Wow! Both fantastic shots, and great stories. This thread is going to prove very interesting.

Tom, I felt emotional just reading your words! Sadly I don't have anything like this, but dearly wish I did. No one has said it better:

Our revels now are ended. These our actors,
As I foretold you, were all spirits, and
Are melted into air, into thin air:
And like the baseless fabric of this vision,
The cloud-capp'd tow'rs, the gorgeous palaces,
The solemn temples, the great globe itself,
Yea, all which it inherit, shall dissolve,
And, like this insubstantial pageant faded,
Leave not a rack behind. We are such stuff
As dreams are made on; and our little life
Is rounded with a sleep.


But your family did leave a "rack behind" in this image, which will outlive us.
 
Great words indeed Rob and so apt.
I was not too sure which of the bards plays it came from so looked it up. I went to see The Tempest in the Globe and had not a clue what was going on. It needs to be read I guess.
I suspect we might have some similar philosophies on the old photography. It brings me back to Jerrys thread on DOF. I don't think there is such a thing as a bad photograph. Who's to say. I spent some years in camera clubs and having my images entered in competitions, with a good degree of "success" and it turned me against the entire process of how images should be treated and critiqued. I withdrew from all competitions for ever and only now attend the odd evening for social reasons.
When you post images like your favourite it keeps me on my toes and gives me more confidence to love my own work and not be wondering whether anyone else does. But it is extra special of course if someone, even just one person, likes a photograph of mine. Your image takes some looking at and it is the kind of image that interrogates the viewer; it lifts me out of my comfort zones and makes me think.
I'm off to pack some more boxes now!
 
"Your image takes some looking at and it is the kind of image that interrogates the viewer; it lifts me out of my comfort zones and makes me think." LOL! Sounds like a definition of a bad photo! And you were saying it so nicely ;)
 
my favorite photo that i've taken is of an abandoned school house. i'd seen photos of the building online and couldn't figure out where it was. by chance, i happened upon it on google earth while looking up vacation routes. the sky, weather and traffic all cooperated so i could get this shot, that never happens. it rained and snowed the rest of the trip and this was the last blue skies photo i captured that trip.

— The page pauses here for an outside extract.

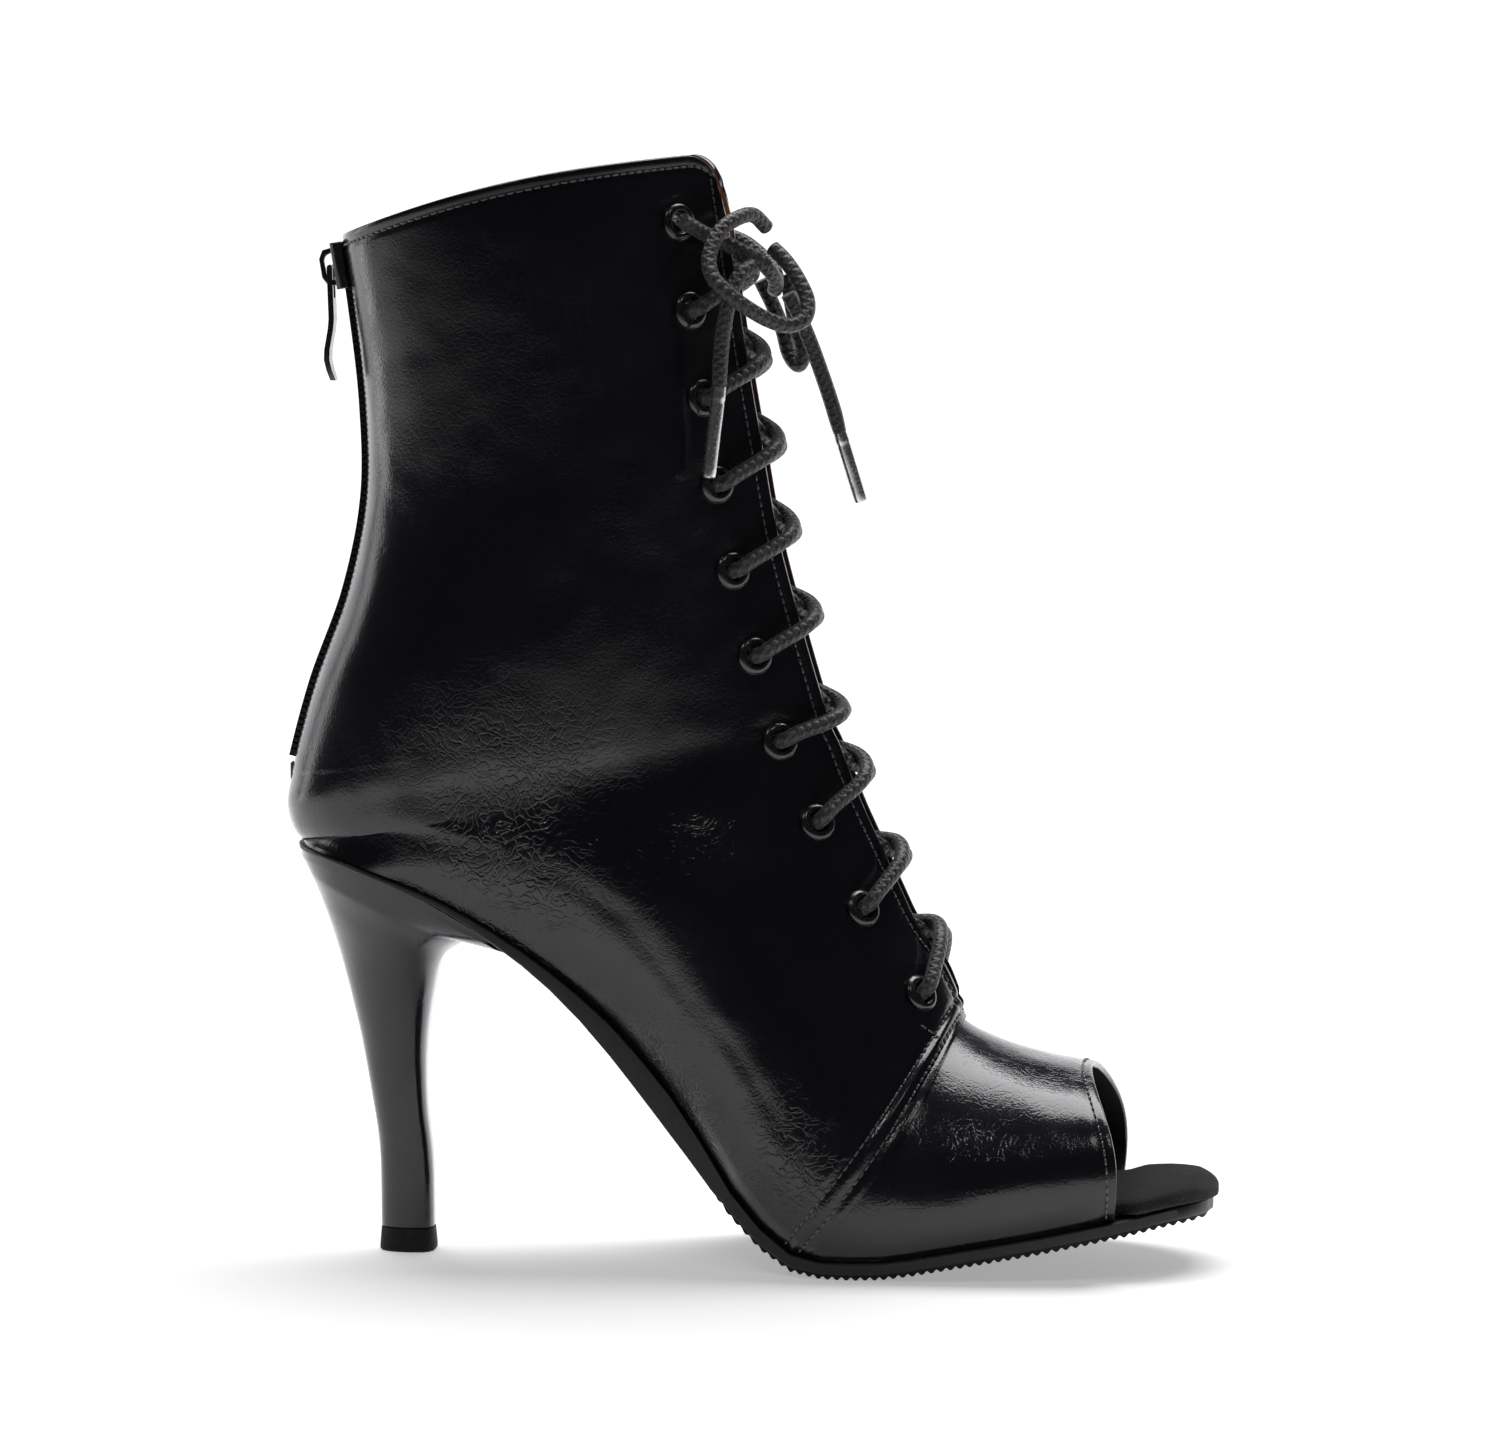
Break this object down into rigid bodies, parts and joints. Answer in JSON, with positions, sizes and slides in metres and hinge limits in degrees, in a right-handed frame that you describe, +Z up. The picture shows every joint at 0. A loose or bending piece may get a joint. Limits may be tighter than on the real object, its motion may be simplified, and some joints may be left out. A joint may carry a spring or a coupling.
{
  "type": "latin dance boot",
  "caption": "Peep-toe latin dance boot on a slim covered heel, laced up the front, with a zip down the back.",
  "frame": {"origin": "on the floor, at the middle of the heel's top piece", "axes": "+X towards the toe, +Y towards the outer side of the left foot, +Z up"},
  "size_m": [0.2194, 0.083, 0.2574],
  "materials": {
    "metal": "polished",
    "enamel": "glossy black enamel",
    "patent": "glossy crinkled patent leather",
    "rubber": "matt black",
    "suede": "black suede",
    "lace": "waxed round braid",
    "sole": "smooth black edge dressing",
    "tape": "woven black tape"
  },
  "bodies": {
    "boot": {"aglet_inner": "metal", "aglet_outer": "metal", "eyelet_inner_01": "enamel", "eyelet_inner_02": "enamel", "eyelet_inner_03": "enamel", "eyelet_inner_04": "enamel", "eyelet_inner_05": "enamel", "eyelet_inner_06": "enamel", "eyelet_inner_07": "enamel", "eyelet_inner_08": "enamel", "eyelet_inner_09": "enamel", "eyelet_inner_10": "enamel", "eyelet_outer_01": "enamel", "eyelet_outer_02": "enamel", "eyelet_outer_03": "enamel", "eyelet_outer_04": "enamel", "eyelet_outer_05": "enamel", "eyelet_outer_06": "enamel", "eyelet_outer_07": "enamel", "eyelet_outer_08": "enamel", "eyelet_outer_09": "enamel", "eyelet_outer_10": "enamel", "heel": "patent", "heel_top_piece": "rubber", "insole": "suede", "lace_cross_1": "lace", "lace_cross_2": "lace", "lace_cross_3": "lace", "lace_cross_4": "lace", "lace_cross_5": "lace", "lace_cross_6": "lace", "lace_cross_7": "lace", "lace_cross_8": "lace", "lace_cross_9": "lace", "lace_end_inner": "lace", "lace_end_outer": "lace", "lace_knot": "lace", "lace_loop_inner": "lace", "lace_loop_outer": "lace", "outsole": "sole", "upper": "patent", "zip_chain": "enamel", "zip_slider": "enamel", "zip_tape": "tape"},
    "pull": {"zip_pull": "enamel"}
  },
  "joints": [
    {"name": "pull_hinge", "type": "hinge", "parent": "boot", "child": "pull", "pos_m": [-0.01739, 0, 0.23184], "axis": [0, 1, 0], "range_deg": [-2, 150]}
  ]
}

my favorite photo ever is of my grandfather stationed in japan during the korean war. he was an airplane mechanic so he usually worked in japan, but occasionally flew into korea to work on planes that wouldn't make it to japan. he worked on the last p51 mustangs. no idea who took the photo, but it was taken on my grandfather's camera and sent home to his mother.

 
Beth, these are great photos. You nailed that old schoolhouse! Great perspective. I can see why you have chosen it. And that photo of your grandfather is incredibly clear. It could have been taken recently. I'm a great fan of the freckle, having a fair share of them myself :)
 
freckles and red hair run in the family (yea, we're irish). i've got some of each, but didn't get enough of either.. when my grandfather passed away in 2007 my grandmother wanted some photos blown up for the funeral, so i scanned this and a few others. this was the first time i'd ever seen any of those photos, i was blown away by the quality and sharpness of some of them. esp. considering the state in which they were kept.